Owner and general manager Jerry Jones has gone through this before with Sean Payton and Jason Garrett. In 2004, Payton agreed to take the Oakland Raiders job only to be talked out of it by Jones and then-coach Bill Parcells ... and a decent raise. The next year, he took the New Orleans Saints job and has been there ever since.
After one year as a playcaller, Garrett had chances with the Atlanta Falcons and Baltimore Ravens in 2008, but backed away from both opportunities in part because of Jones ... and a decent raise. It was clear Garrett was the eventual replacement for Wade Phillips and that came to fruition in 2010.
Could Moore follow a similar path as Payton or Garrett?
Quinn has been a head coach, spending parts of five seasons with the Falcons and coming within a half of winning a Super Bowl. As much as he might want to be a head coach again, he might not just take any job. He is also being paid a good amount of money still by the Falcons.
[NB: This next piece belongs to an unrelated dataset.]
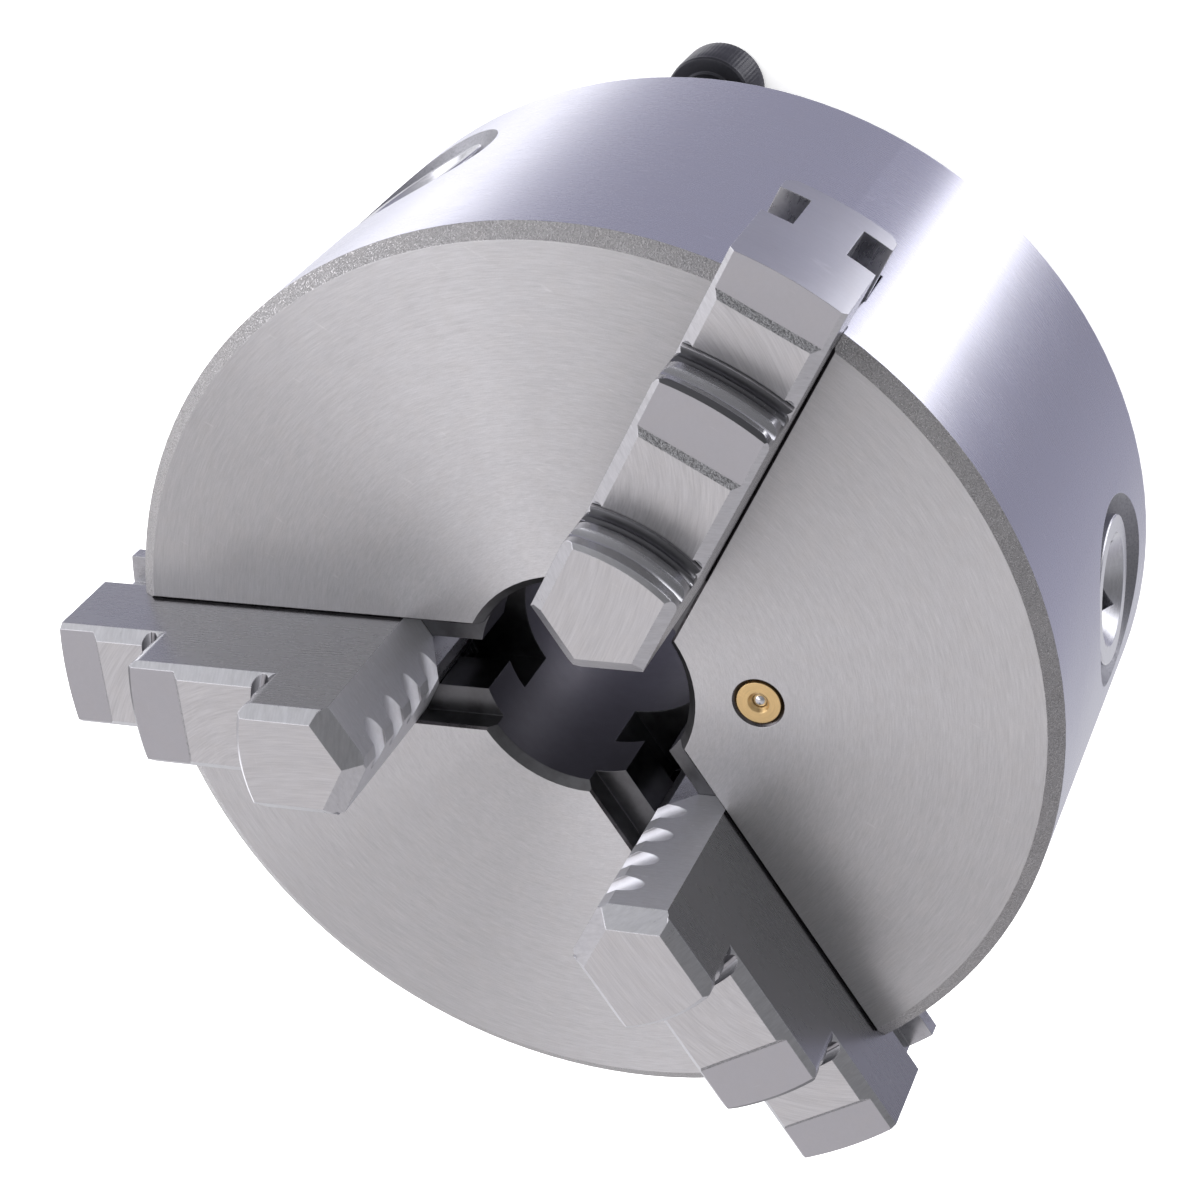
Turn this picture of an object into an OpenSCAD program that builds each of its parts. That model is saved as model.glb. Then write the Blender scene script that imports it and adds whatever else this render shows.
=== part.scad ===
// Three-jaw self-centring lathe chuck, 130 mm class, with one-piece stepped jaws.
// Millimetres. +Z is the spindle axis toward the jaws, z = 0 is the rear mounting face,
// the origin lies on the spindle axis, and jaw 1 slides along +X.

/* [Body] */
// outside diameter of the chuck body
body_diameter = 130; // [128:0.5:132]
// length of the body from rear face to front face
body_length = 60; // [59:0.25:62]
// diameter of the through bore
bore_diameter = 30.5; // [26:0.25:31]
// diameter of the register recess in the rear face
register_diameter = 100; // [98:0.25:101]
// depth of the register recess
register_depth = 3.5; // [3:0.25:4]
// axial size of the front outer chamfer
front_chamfer_length = 1.5; // [0.5:0.25:2]
// radial size of the front outer chamfer
front_chamfer_width = 2; // [1:0.25:3]

/* [Jaws] */
// radius of the gripping land from the chuck axis with the jaws as modelled
land_radius = 20.5; // [19:0.25:21.5]
// full width of a jaw
jaw_width = 15.8; // [15:0.1:16]
// height of the tall inner step above the body face
step_1_height = 26.2; // [24:0.2:28]
// height of the middle step above the body face
step_2_height = 18.4; // [17:0.2:19]
// height of the low outer step above the body face
step_3_height = 10.4; // [9.5:0.2:11]
// width of the long side chamfers on the steps
jaw_chamfer = 1.6; // [1:0.1:2]

/* [Scroll and pinions] */
// radial pitch of the scroll spiral
scroll_pitch = 8; // [7.5:0.1:8.5]
// across-flats size of the square key socket in a pinion
key_square = 10; // [8:0.5:10]
// diameter of a pinion shank
pinion_diameter = 20.8; // [20:0.2:21]

/* [Fasteners] */
// pitch circle diameter of the rear mounting screws
mount_circle_diameter = 115; // [112:0.5:118]
// thread diameter of a mounting screw
mount_screw_diameter = 8; // [6:1:8]
// gap between the rear face and the underside of a mounting screw head
mount_screw_stand_off = 11; // [8:0.5:14]

/* [Hidden] */
$fn = 96;
over = 1;                       // overshoot of cutters past a surface
body_r = body_diameter / 2;
face_z = body_length;
bore_r = bore_diameter / 2;
bore_chamfer = 1.2;
register_r = register_diameter / 2;
rear_chamfer = 1.5;

hub_r = 24.8;                   // sleeve the scroll turns on
hub_end_z = 10.5;
cavity_r = 48;                  // bore that holds cover and scroll
cavity_top_z = face_z - 14.8;

jaw_half = jaw_width / 2;
slide_gap = 0.04;               // running gap each side of a jaw
slot_half = jaw_half + slide_gap;
slot_floor_z = face_z - 20;
slot_edge_break = 0.35;
slot_inner_x = 8;
guide_top_z = face_z - 3.5;     // side grooves of the jaws
guide_bottom_z = face_z - 11.5;
tongue_half = 3.7;
rail_half = 3.8;
rail_gap = 0.05;
jaw_bottom_z = face_z - 15;
jaw_bottom_chamfer = 1.2;
jaw_count = 3;
jaw_step_angle = 360 / jaw_count;
pinion_first_angle = 60;
screw_first_angle = 30;

arc_centre_x = land_radius - 6.5;   // centre of the step walls with the jaws as modelled
wall_1_r = 23.8;
wall_2_r = 44.1;
jaw_end_r = 58.8;
wall_edge_r = 2;                // rounded vertical edges of the step walls
wall_top_chamfer = 0.6;
wall_groove_r = 1.2;            // gripping grooves round each step wall
wall_groove_offset = 0.2;
wall_groove_rise = 0.6;         // lower groove above its seat
wall_groove_pitch = 3.9;
root_groove_r = 1.05;
root_groove_drop = 0.4;
root_groove_shift = 0.5;
relief_2_x = land_radius + 29.1;
relief_3_x = land_radius + 45.7;
relief_2_drop = 0.8;
relief_3_drop = 0.9;
relief_ramp = 0.8;
relief_reach = 20;
jaw_reach = 60;                 // longer than any jaw
jaw_tall = 45;                  // taller than any jaw
land_half = 0.9;
flat_angle = 30;                // slope of the two flats beside the land
nose_chamfer = 1.5;
land_groove_r = 1.65;
land_groove_top = 7.2;          // first land groove below the jaw top
land_groove_pitch = 5.87;
land_groove_count = 4;
land_groove_width = 12;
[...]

"For me coming here, I wasn't coming here to look at what my next job would be," Quinn said late in the season. "I wanted to come in here and have a blast and hopefully kick ass and make an impact. ... If those moments come, I'll be ready for them if the right scenario came about, but honestly I'm having a blast right here with this crew and going for it. That's where my mind is, that's where my heart is. I don't really spend a lot of time thinking about down the road or what's next."
Another year with Parsons, Diggs and a young defense could make Quinn an even more attractive candidate in the future.
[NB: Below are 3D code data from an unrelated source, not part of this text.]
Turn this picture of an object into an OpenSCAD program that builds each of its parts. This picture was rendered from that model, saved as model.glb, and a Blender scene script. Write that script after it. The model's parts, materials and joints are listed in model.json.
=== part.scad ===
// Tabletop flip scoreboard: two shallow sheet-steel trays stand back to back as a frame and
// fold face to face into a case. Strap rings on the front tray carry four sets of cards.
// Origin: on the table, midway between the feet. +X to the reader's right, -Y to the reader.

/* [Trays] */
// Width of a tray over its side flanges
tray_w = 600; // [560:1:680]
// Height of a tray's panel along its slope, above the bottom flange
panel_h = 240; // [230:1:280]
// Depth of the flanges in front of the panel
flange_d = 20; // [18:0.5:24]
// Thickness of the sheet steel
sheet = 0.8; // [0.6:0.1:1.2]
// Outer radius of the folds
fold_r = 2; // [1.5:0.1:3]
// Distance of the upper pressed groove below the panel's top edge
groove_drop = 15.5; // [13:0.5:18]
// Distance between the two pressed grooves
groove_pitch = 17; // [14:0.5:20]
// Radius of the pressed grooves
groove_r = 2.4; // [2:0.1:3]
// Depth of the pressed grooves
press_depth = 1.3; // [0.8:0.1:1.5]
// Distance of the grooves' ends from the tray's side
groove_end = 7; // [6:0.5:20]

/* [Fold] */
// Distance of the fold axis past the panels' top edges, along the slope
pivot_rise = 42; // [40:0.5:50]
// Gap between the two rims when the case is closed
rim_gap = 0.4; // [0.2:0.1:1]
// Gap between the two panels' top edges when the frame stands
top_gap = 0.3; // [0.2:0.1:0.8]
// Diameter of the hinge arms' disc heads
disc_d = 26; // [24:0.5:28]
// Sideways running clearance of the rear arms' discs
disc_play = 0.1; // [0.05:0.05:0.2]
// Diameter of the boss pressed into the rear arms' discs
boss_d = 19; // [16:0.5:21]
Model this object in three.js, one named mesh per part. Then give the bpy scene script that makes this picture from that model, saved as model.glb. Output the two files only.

Moore has not had a head-coaching job yet, but he is just 33. The offense hit a lull but over a season-long view, it was a success. Late in the season, he would not delve into head-coaching opportunities when asked, but he has said his goal is to be a head coach one day.
The Cowboys might not have to answer the question as to who they could afford to lose, Quinn or Moore, but they need to have a plan in place.